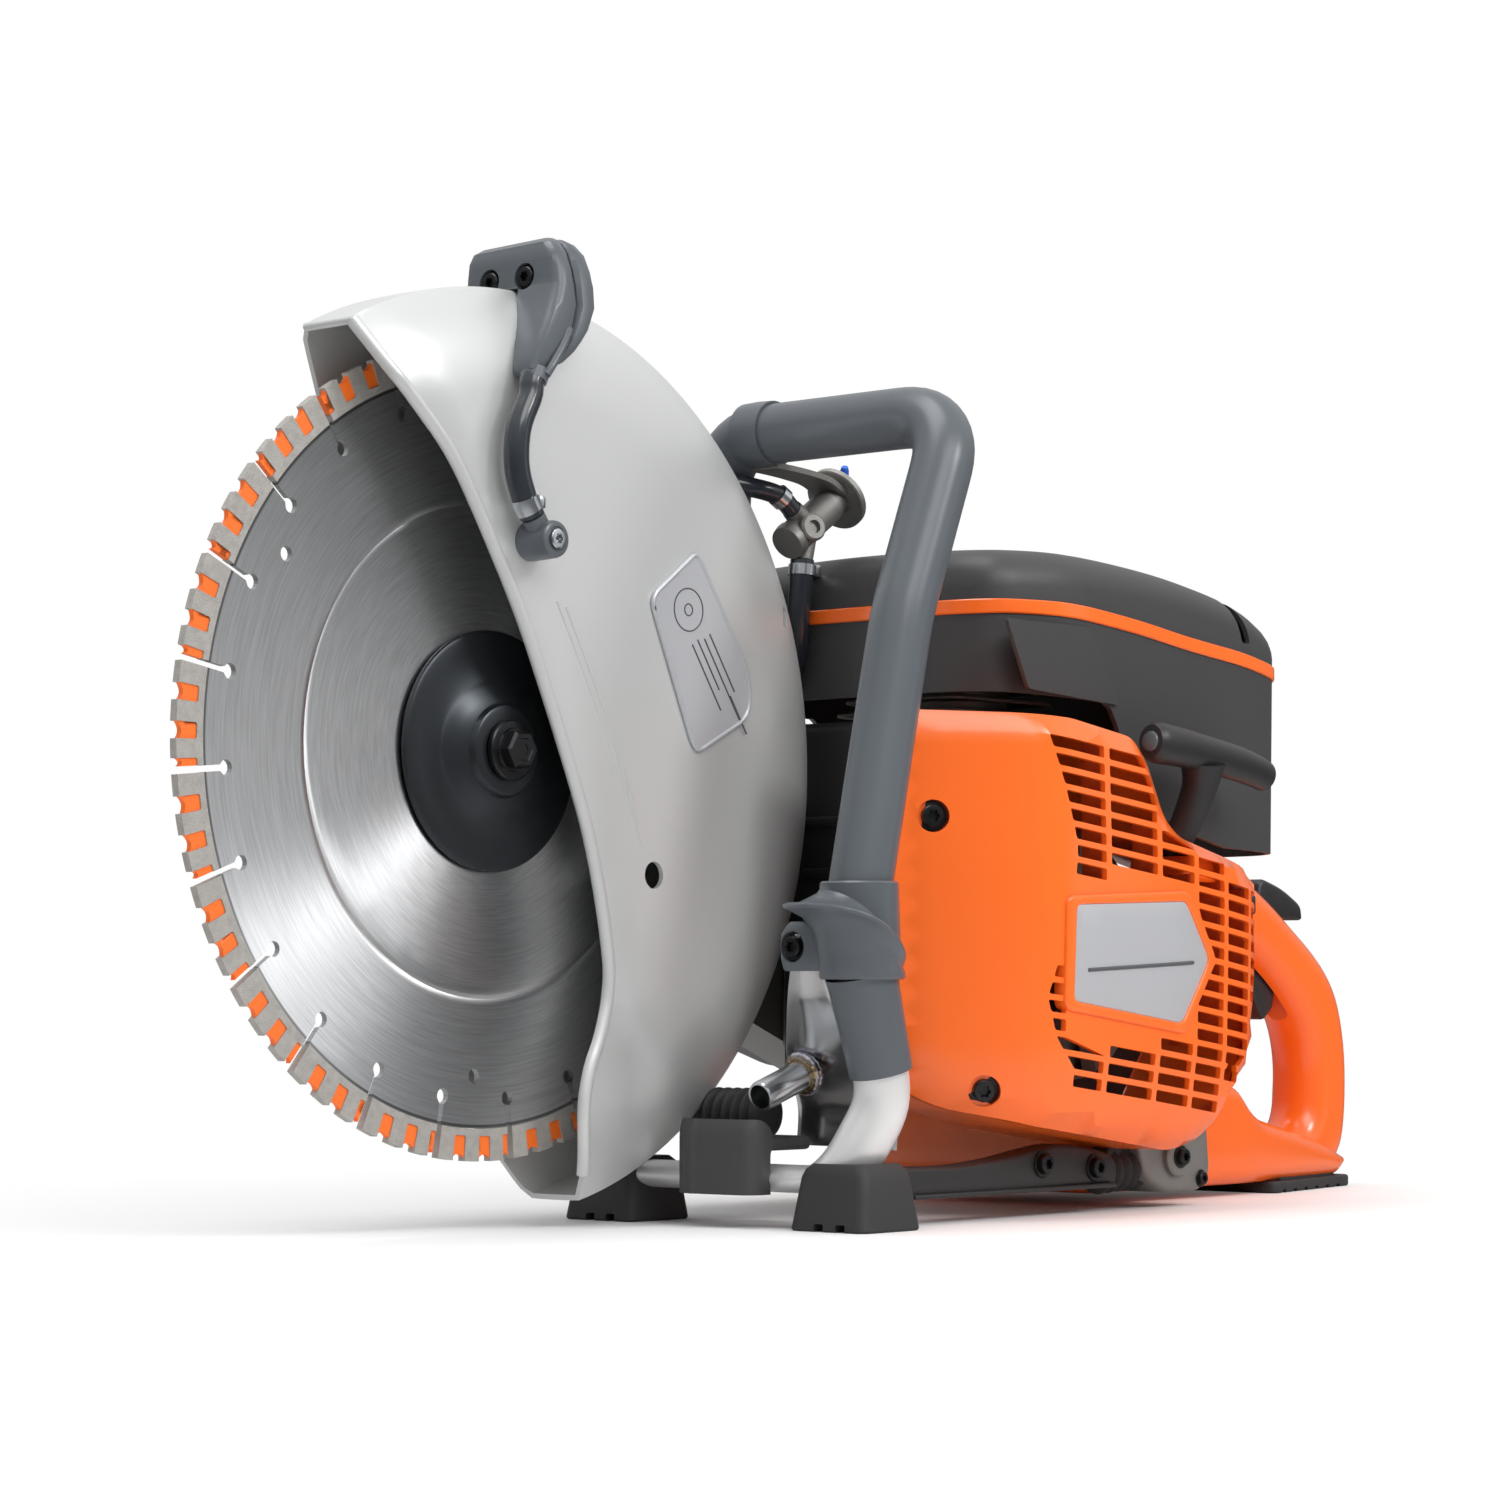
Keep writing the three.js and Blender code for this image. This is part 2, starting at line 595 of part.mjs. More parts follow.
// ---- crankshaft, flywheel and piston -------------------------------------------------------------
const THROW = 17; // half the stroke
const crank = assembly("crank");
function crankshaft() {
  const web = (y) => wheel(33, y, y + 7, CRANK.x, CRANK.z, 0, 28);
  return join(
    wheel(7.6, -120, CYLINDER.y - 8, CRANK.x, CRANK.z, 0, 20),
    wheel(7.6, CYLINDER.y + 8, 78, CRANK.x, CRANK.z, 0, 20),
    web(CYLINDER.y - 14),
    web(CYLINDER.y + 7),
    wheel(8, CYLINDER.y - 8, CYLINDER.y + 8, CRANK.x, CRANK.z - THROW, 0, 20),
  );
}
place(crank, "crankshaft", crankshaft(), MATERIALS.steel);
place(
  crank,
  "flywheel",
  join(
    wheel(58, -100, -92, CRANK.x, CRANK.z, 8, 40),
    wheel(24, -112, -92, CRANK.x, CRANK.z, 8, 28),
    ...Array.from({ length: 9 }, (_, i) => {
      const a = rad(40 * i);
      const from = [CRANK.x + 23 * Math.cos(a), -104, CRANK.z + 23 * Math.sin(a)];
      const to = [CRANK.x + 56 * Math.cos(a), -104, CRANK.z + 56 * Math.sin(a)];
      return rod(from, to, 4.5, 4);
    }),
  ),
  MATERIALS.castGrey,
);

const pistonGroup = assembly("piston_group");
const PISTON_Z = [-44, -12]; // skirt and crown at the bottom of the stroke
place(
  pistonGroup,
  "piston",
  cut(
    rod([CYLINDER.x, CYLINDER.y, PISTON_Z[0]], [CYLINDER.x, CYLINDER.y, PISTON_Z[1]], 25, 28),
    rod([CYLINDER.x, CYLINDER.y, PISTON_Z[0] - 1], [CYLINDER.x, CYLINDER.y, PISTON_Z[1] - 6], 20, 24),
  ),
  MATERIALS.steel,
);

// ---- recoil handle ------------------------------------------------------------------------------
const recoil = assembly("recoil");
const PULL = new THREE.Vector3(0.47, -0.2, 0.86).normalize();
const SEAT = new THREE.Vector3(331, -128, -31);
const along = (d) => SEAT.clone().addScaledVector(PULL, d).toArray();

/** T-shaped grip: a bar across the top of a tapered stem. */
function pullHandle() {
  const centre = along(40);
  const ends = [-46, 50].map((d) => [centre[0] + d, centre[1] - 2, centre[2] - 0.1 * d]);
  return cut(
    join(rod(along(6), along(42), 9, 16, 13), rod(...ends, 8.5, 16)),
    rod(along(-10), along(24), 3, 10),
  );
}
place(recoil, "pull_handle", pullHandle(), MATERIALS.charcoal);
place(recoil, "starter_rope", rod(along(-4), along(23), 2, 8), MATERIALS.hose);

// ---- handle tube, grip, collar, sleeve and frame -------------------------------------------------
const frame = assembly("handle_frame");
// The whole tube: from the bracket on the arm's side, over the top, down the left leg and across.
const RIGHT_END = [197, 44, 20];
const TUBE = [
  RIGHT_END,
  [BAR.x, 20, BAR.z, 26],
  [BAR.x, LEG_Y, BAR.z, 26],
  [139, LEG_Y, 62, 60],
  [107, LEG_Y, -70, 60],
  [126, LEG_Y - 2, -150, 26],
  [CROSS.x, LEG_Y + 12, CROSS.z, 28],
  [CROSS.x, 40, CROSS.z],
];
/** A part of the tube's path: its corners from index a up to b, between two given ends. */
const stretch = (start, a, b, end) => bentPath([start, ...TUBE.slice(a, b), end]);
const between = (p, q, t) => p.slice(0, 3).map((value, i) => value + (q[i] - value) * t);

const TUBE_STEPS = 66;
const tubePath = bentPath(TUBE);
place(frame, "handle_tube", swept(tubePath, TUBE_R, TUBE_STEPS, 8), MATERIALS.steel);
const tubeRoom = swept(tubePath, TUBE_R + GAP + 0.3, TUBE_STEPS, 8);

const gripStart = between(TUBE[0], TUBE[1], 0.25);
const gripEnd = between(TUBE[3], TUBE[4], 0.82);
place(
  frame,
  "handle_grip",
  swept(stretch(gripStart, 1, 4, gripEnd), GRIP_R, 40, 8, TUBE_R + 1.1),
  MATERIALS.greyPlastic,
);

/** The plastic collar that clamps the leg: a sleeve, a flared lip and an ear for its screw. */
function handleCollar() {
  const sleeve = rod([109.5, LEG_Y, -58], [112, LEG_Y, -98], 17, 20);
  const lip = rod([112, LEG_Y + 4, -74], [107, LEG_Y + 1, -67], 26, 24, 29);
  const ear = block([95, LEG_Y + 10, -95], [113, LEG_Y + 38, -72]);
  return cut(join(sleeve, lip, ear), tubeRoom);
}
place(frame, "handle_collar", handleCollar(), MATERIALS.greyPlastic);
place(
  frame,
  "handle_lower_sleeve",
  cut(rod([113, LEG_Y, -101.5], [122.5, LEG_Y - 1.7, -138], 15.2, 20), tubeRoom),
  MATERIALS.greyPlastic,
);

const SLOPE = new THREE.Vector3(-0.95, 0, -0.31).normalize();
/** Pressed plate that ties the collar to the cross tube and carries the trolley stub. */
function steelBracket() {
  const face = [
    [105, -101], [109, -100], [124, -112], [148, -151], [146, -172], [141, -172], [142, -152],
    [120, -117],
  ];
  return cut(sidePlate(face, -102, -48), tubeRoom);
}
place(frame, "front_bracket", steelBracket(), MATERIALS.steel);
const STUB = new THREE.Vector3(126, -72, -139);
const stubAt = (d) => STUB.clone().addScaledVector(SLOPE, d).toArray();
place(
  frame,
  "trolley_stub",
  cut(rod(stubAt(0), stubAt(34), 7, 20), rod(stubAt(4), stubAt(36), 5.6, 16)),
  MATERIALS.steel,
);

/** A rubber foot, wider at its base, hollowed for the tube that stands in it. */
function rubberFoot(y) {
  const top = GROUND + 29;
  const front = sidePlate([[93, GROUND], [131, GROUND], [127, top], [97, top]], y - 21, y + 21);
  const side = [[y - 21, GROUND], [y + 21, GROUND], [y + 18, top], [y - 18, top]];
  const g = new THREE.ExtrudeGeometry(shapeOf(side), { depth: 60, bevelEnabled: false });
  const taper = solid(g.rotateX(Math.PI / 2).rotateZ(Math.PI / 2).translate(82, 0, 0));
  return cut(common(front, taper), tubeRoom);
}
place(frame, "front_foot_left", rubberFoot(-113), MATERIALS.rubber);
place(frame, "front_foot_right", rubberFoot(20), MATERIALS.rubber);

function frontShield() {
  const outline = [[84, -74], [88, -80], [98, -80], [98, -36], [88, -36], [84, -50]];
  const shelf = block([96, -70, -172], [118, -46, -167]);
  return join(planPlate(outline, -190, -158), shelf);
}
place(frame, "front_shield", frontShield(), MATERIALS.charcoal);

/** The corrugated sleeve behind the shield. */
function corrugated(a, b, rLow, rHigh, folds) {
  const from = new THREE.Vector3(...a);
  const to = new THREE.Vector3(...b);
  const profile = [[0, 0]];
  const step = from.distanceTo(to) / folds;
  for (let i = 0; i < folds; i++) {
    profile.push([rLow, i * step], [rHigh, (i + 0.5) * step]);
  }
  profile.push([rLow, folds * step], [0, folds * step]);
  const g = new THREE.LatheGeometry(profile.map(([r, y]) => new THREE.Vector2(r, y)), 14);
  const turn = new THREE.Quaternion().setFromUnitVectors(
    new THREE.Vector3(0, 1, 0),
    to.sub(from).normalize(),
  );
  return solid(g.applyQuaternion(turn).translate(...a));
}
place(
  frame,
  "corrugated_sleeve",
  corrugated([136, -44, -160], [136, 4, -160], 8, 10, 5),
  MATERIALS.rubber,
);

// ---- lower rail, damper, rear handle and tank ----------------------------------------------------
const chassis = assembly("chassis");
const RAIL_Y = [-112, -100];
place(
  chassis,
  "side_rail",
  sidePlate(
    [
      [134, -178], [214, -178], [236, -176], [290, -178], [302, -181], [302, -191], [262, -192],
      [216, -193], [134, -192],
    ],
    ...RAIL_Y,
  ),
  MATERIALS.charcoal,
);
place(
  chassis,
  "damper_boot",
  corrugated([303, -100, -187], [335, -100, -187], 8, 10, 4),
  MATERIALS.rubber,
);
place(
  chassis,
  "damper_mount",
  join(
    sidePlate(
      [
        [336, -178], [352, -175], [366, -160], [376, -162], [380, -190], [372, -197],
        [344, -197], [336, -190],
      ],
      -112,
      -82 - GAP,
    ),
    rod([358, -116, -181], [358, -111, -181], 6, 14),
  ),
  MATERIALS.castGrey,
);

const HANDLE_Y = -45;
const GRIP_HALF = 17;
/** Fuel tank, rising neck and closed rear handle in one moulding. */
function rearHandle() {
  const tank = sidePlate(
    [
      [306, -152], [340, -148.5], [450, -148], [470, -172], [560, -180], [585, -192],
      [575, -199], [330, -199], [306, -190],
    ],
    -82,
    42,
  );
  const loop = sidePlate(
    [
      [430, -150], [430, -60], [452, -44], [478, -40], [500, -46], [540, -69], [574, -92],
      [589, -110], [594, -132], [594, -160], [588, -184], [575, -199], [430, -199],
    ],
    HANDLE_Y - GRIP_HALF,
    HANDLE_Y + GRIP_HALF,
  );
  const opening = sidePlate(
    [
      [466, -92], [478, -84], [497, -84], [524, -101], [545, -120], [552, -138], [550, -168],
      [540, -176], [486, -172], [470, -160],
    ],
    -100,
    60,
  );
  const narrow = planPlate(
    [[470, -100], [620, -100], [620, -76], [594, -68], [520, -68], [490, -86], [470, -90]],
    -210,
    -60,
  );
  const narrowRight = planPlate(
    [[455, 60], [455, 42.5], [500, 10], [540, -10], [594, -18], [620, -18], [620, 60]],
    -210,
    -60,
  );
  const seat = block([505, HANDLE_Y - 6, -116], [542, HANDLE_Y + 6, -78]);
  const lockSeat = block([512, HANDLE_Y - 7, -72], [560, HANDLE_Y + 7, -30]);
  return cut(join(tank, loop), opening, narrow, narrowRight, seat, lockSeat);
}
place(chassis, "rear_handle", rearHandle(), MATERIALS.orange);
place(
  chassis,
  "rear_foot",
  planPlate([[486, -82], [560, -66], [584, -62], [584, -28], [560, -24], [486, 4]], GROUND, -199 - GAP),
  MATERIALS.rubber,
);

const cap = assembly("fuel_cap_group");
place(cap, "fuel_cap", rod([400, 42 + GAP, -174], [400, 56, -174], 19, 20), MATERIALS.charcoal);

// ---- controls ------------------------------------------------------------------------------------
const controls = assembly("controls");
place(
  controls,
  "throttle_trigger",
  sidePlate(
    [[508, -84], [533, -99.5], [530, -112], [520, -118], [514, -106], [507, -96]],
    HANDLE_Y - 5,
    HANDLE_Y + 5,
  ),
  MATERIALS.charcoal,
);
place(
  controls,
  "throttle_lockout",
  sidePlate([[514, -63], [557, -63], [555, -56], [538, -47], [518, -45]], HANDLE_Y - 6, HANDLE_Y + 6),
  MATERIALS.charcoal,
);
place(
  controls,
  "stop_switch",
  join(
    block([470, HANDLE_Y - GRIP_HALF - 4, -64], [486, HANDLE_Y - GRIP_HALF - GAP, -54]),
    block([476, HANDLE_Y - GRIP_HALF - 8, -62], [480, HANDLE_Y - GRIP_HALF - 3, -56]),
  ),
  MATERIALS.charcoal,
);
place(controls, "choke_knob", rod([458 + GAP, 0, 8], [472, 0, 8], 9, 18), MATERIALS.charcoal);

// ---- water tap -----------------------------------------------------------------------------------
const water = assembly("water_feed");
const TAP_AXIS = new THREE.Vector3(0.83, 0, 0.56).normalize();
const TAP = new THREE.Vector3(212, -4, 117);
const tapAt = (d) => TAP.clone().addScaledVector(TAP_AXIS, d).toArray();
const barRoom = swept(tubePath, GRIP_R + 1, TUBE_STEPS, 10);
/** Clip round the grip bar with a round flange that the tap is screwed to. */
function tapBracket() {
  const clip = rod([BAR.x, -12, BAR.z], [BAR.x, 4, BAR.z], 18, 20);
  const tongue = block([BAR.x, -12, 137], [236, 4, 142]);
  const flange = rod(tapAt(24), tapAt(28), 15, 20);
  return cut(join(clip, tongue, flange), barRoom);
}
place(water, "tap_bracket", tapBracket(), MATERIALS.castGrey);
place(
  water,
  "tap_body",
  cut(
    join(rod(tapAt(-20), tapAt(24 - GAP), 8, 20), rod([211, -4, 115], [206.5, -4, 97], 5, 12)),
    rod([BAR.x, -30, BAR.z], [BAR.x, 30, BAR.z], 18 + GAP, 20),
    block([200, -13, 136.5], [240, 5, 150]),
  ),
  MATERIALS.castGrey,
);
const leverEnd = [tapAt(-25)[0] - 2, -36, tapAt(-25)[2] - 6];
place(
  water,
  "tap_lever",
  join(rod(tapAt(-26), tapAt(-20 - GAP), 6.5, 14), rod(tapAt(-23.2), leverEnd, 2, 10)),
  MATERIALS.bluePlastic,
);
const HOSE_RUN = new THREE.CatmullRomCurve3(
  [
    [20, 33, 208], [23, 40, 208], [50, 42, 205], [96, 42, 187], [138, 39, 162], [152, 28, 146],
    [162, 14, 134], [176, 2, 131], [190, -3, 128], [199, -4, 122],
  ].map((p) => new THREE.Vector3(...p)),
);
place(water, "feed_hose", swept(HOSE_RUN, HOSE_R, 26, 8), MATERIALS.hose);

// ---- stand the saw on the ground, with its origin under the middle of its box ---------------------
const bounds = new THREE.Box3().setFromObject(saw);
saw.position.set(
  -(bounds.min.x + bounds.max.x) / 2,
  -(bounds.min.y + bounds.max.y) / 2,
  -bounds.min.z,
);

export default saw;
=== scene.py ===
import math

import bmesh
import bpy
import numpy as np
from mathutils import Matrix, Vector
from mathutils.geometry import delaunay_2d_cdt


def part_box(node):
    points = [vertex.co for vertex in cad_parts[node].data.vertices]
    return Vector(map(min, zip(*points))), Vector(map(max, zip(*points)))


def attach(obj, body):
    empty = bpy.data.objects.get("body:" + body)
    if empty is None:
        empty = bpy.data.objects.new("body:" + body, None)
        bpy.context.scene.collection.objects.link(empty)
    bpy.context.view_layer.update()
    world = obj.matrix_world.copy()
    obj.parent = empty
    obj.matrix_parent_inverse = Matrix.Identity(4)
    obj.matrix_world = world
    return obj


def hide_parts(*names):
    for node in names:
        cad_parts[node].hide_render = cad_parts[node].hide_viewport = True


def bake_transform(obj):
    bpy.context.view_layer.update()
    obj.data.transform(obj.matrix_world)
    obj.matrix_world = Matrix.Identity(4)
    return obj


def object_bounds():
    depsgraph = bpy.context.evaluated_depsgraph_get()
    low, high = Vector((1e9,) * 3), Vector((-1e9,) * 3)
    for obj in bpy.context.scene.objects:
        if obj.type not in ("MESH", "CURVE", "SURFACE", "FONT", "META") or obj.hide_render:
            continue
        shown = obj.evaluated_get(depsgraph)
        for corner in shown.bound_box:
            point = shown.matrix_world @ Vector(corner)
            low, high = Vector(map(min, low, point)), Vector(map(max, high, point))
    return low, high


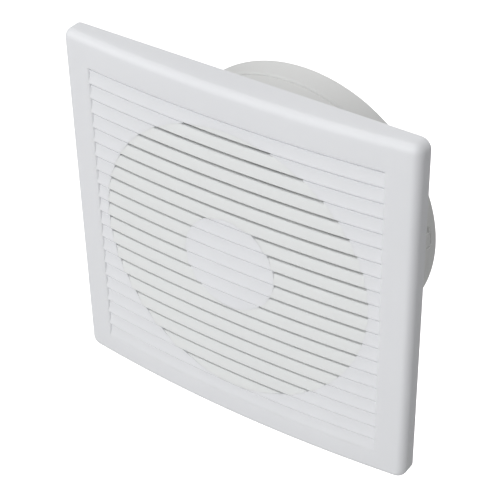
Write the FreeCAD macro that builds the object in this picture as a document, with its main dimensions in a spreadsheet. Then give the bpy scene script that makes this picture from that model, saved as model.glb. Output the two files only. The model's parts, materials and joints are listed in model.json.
────
=== TASK TO CARRY OUT ===
Quote the lines that begin at the line containing "---- stand the" and end at the line containing "world = obj.matrix_world.copy()", keeping both of those lines.

=== FINISHED ANSWER ===
// ---- stand the saw on the ground, with its origin under the middle of its box ---------------------
const bounds = new THREE.Box3().setFromObject(saw);
saw.position.set(
  -(bounds.min.x + bounds.max.x) / 2,
  -(bounds.min.y + bounds.max.y) / 2,
  -bounds.min.z,
);

export default saw;
=== scene.py ===
import math

import bmesh
import bpy
import numpy as np
from mathutils import Matrix, Vector
from mathutils.geometry import delaunay_2d_cdt


def part_box(node):
    points = [vertex.co for vertex in cad_parts[node].data.vertices]
    return Vector(map(min, zip(*points))), Vector(map(max, zip(*points)))


def attach(obj, body):
    empty = bpy.data.objects.get("body:" + body)
    if empty is None:
        empty = bpy.data.objects.new("body:" + body, None)
        bpy.context.scene.collection.objects.link(empty)
    bpy.context.view_layer.update()
    world = obj.matrix_world.copy()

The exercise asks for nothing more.